The debut album of the ensemble Taracea is nothing if not creative – an aural ‘marquetry’ (or ‘taracea’) that pieces together folk and art, past and present. The ensemble has arranged – and transformed – an assortment of pan-European medieval and Renaissance works, whose yearning melodies and wistful harmonies are suffused with nostalgia. Like the music itself, the interpretations are highly eclectic, drawing freely on jazz, improvisation, folk, Latino and non-Western traditions. Instruments, too, are a strange miscellany, selected – one supposes – for their mellow timbres and melancholy hues: husky recorders and flutes, the hoarse serpent, moody double bass and delicate vihuela (a Hispanic lute). Added to these are exotic, folk percussion instruments which tap out hypnotic rhythms or call up the whispering sounds of the natural world. The whole is a tapestry of quivering colours, associations and memories – indeed, the title of the disc, Akoé, comes from the Greek word for ‘remembered sound’.

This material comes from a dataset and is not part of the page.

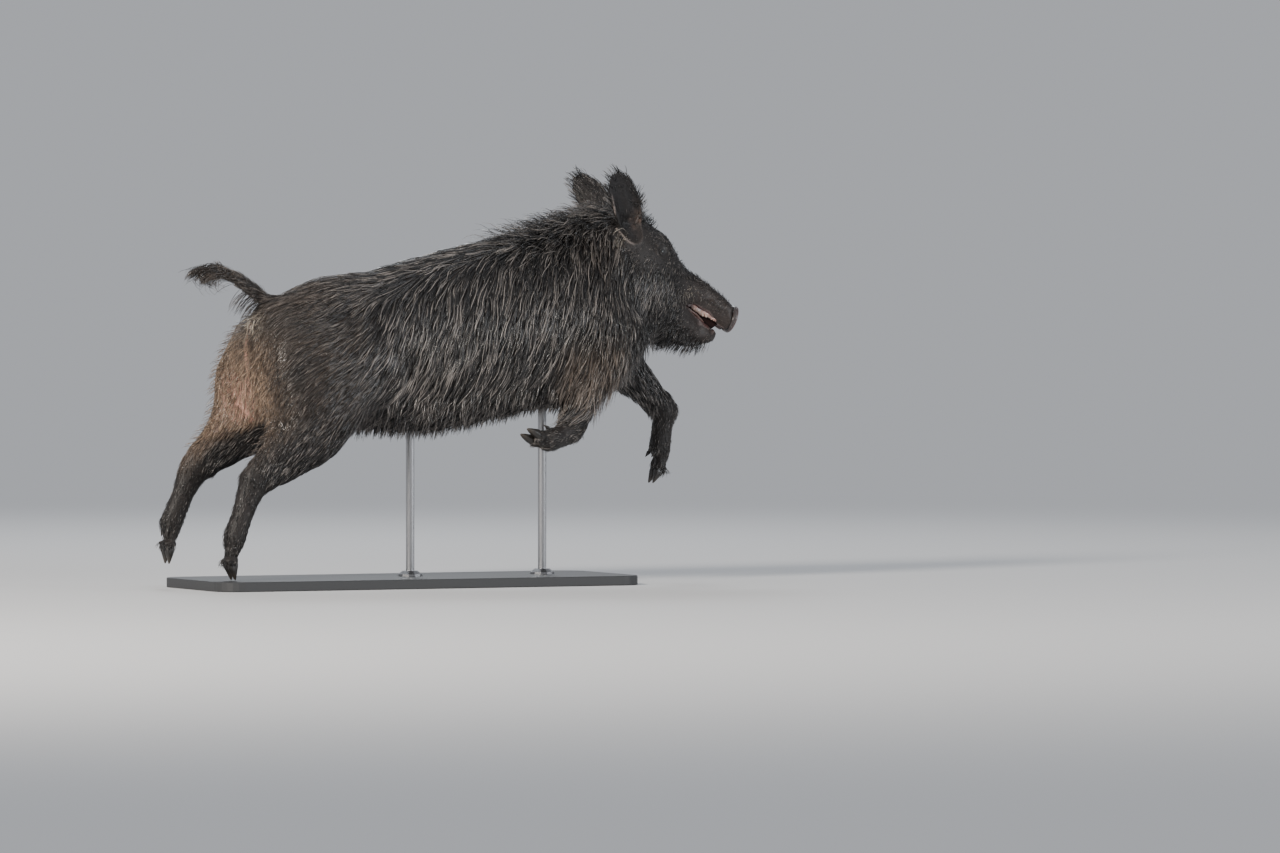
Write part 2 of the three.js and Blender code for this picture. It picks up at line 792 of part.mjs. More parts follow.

Among the highlights are Dowland’s ‘Come again’, an entrancing fusion of Elizabethan, Latino and Moorish styles; Caccini’s ‘Amarilli mia bella’, turned into a madrigal-blues – crooned by the soft-rasping serpent with the bassline plucked on a sulky double bass; Isaac’s plaintive farewell to Innsbruck (T5), prefaced with ebbing sounds that suggest the turning tide and Hildegard of Bingen’s ‘O quam mirabilis’, whose original melody is fragmented – like a distant memory – into a ‘mosaic of the air’.

The disc may not be to all tastes, but for anyone interested in an innovative approach to early music, it will surprise and delight.